Most of you will recall the Trump Era public charge rule, from 2019, which caused chaos and uncertainty and tremendous amounts of paperwork for both applicants and their Attorneys. This was another attempt by the former President to reduce Immigration by denying Immigration benefits to those who rely on Government aid.
For a recap of the previous rule please refer to our earlier article:
Trump’s public charge rule was heavily criticized, especially during the pandemic, where many feared that by enrolling in Medicaid or seeing treatment for COVID they would become a public charge. One U.S. District Court issued an injunction to prevent the Trump administration from applying the rule, but this was overturned by a U.S. Court of Appeals decision that allowed the rule to be implemented once again.
The new administration announced in early 2021 that they would not apply the Trump rule on the basis that it was not in the public interest or efficient use of government resources.
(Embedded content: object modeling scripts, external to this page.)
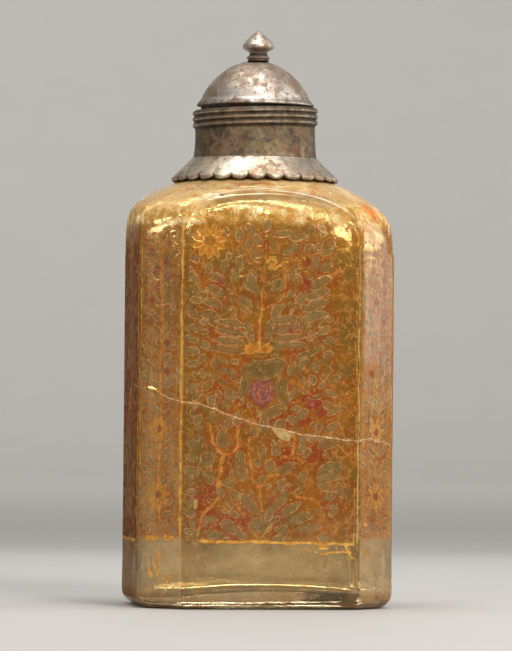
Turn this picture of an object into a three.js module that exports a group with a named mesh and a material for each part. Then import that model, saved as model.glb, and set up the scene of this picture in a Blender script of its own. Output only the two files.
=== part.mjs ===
// A lidded glass bottle: a mould-blown oblong bottle with cut corners, a metal neck mount with a
// scalloped skirt, and a domed lift-off lid with a turned knob.
// Millimetres, +Z up, the origin on the ground under the middle of the body.
import * as THREE from 'three';

// The glass body, an oblong whose four corners are cut at 45 degrees
const bodyWidth = 67;
const bodyDepth = 52;
const cornerCut = 10.5;
const sideWall = 2.2;
const footRound = 4;

// The underside is a flat standing band round a shallow hollow
const standingBand = 4;
const undersideHollow = 1.9;

// The floor inside is thinnest in the corners and rises towards the middle
const floorThickness = 2.4;
const floorRise = 3;
const innerFootRound = 2.6;

// The shoulder is a low dome about the neck's axis, and the upright faces cut it into arches
const shoulderStart = 93;
const shoulderRise = 20.2;
const shoulderSpare = 1.1;
const shoulderEase = 5;
const shoulderWall = 2.2;

// The glass neck, which was blown a little to one side
const neckRadius = 14.3;
const neckWall = 2.2;
const neckOffset = -1.3;

// The neck mount in sheet metal: a skirt on the shoulder, a collar and a band of reeds
const metal = 1;
const skirtRadius = 21.7;
const skirtRise = 6;
const skirtHem = 0.9;
const petals = 28;
const petalDepth = 1.2;
const petalSwell = 0.22;
const collarClearance = 0.3;
const collarHeight = 8.45;
const collarSpread = 0.7;
const reeds = 3;
const reedPitch = 1.55;
const reedProud = 0.75;
const bandLean = 1.7;

// The lid: a dome with a turned-out lip, and a sleeve that goes down into the collar
const lidRadius = 14.4;
const crownHeight = 11.15;
const crownPower = 1.42;
const lipFlare = 0.85;
const lipHeight = 0.75;
const lidMetal = 0.9;
const sleeveLength = 3.2;
const sleeveClearance = 0.4;

// The knob, soldered on a little off the middle of the lid
const knobHeight = 8.2;
const knobRadius = 4.15;
const knobOffset = 0.65;
const knobSeat = 3.5;

// Pieces that rest on each other keep this much between their faces
const seat = 0.3;

// How sharp the upright edges and the shoulder's arches are, outside and inside
const edgeSharpness = 70;
const innerEdgeSharpness = 34;
const archSharpness = 40;

// How finely the round shapes are divided
const footSteps = 3;
const shoulderSteps = 8;
const innerShoulderSteps = 6;
const petalSteps = 4;
const lidSegments = 32;
const knobSegments = 16;

const radians = THREE.MathUtils.degToRad;

// Sizes that follow from the ones above
const halfWidth = bodyWidth / 2;
const halfDepth = bodyDepth / 2;
const cutDistance = (halfWidth + halfDepth - cornerCut) / Math.SQRT2;
const cornerReach = Math.hypot(halfWidth, halfDepth - cornerCut);
const shoulderReach = cornerReach + shoulderSpare;
const collarBore = neckRadius + collarClearance;
const collarOuter = collarBore + metal;
const collarBase = collarOuter + collarSpread;
const bandRadius = collarOuter + reedProud;

// How high the shoulder's dome stands at a radius from the neck's axis
function shoulderHeight(radius) {
  return shoulderStart + shoulderRise * Math.sqrt(1 - (radius / shoulderReach) ** 2);
}

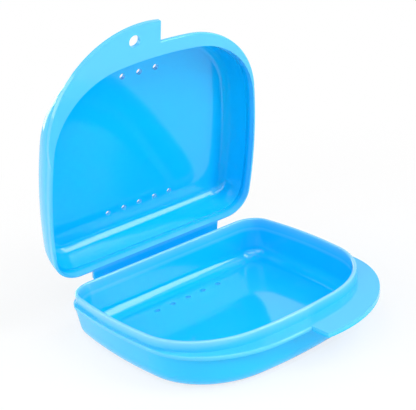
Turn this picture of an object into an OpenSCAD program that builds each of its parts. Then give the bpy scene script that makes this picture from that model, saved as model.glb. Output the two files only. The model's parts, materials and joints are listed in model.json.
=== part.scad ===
// Denture case: two trays joined by a living hinge, moulded in one shot.
// The origin is the centre of the base's flat bottom, with the front towards -Y.

/* [Case] */
// Width of the rim, side to side
case_w = 80; // [78:0.5:84]
// Depth of the rim, back to front, without the tabs
case_d = 76.4; // [74:0.4:80]
// Height of the closed case
case_h = 26; // [24:0.5:32]
// Thickness of the tray walls and of the lid's top
wall = 1.5; // [1.2:0.1:1.6]
// How far in from the sides the rim's straight back ends
back_corner = 10.2; // [10.2:0.1:11.5]

/* [Base tray] */
// Height of the ledge that carries the lid
ledge_z = 12.6; // [11.4:0.2:15]
// Thickness of the ledge, the lid's flange and the tabs
ledge_t = 1.4; // [1.2:0.1:1.6]
// Height of the lip above the ledge
lip_h = 3.2; // [2.6:0.1:3.4]
// Thickness of the lip
lip_t = 1.2; // [1:0.1:1.3]
// Thickness of the floor
floor_t = 1.3; // [1.1:0.1:1.6]
// Radius of the outer edge round the bottom
foot_radius = 5.5; // [4.5:0.1:5.8]

/* [Lid tray] */
// Radius of the outer edge round the lid's top
crown_radius = 4.7; // [4:0.1:5]
// Clearance between the lip and the lid's rebate
lip_gap = 0.2; // [0.15:0.05:0.25]
// Gap between the ledge and the lid's rim when the case is shut
rim_gap = 0.2; // [0.1:0.05:0.3]

/* [Hinge] */
// Distance of the hinge line behind the rim
hinge_reach = 3.8; // [3.4:0.1:5]
// Length of the base's hinge leaf and of the film
base_leaf_w = 44.2; // [36:0.2:48]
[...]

On September 8, 2022, DHS announced a final Public Charge rule implementing the previous 1999 Interim Field guidance. This means USCIS will not consider an applicant’s receipt of Medicaid (except for long-term institutionalization at the government’s expense), public housing, or Supplemental Nutrition Assistance Program (SNAP) benefits when determining whether an applicant is likely at any time to become a public charge.
This rule applies to all Noncitizens applying for visas, admission, and adjustment of status.
Current Secretary of Homeland Security Alejandro N. Mayorkas had the following to say about the new rule:
“This action ensures fair and humane treatment of legal immigrants and their U.S. citizen family members.” Furthermore, “Consistent with America’s bedrock values, we will not penalize individuals for choosing to access the health benefits and other supplemental government services available to them.”
Under this new rule a noncitizen will likely be considered a public charge if “DHS determines that they are likely to become primarily dependent on the government for subsistence.” This determination will be based on the following:
- The noncitizen’s “age; health; family status; assets, resources, and financial status; and education and skills,” as required by the INA;
- The filing of Form I-864, Affidavit of Support Under Section 213A of the INA, submitted on a noncitizen’s behalf when one is required; and
- The noncitizen’s prior or current receipt of Supplemental Security Income (SSI); cash assistance for income maintenance under Temporary Assistance for Needy Families (TANF); State, Tribal, territorial, or local cash benefit programs for income maintenance (often called “General Assistance”); or long-term institutionalization at government expense.
Another welcomed change from the Biden administration further attempts to restore faith in a broken immigration system.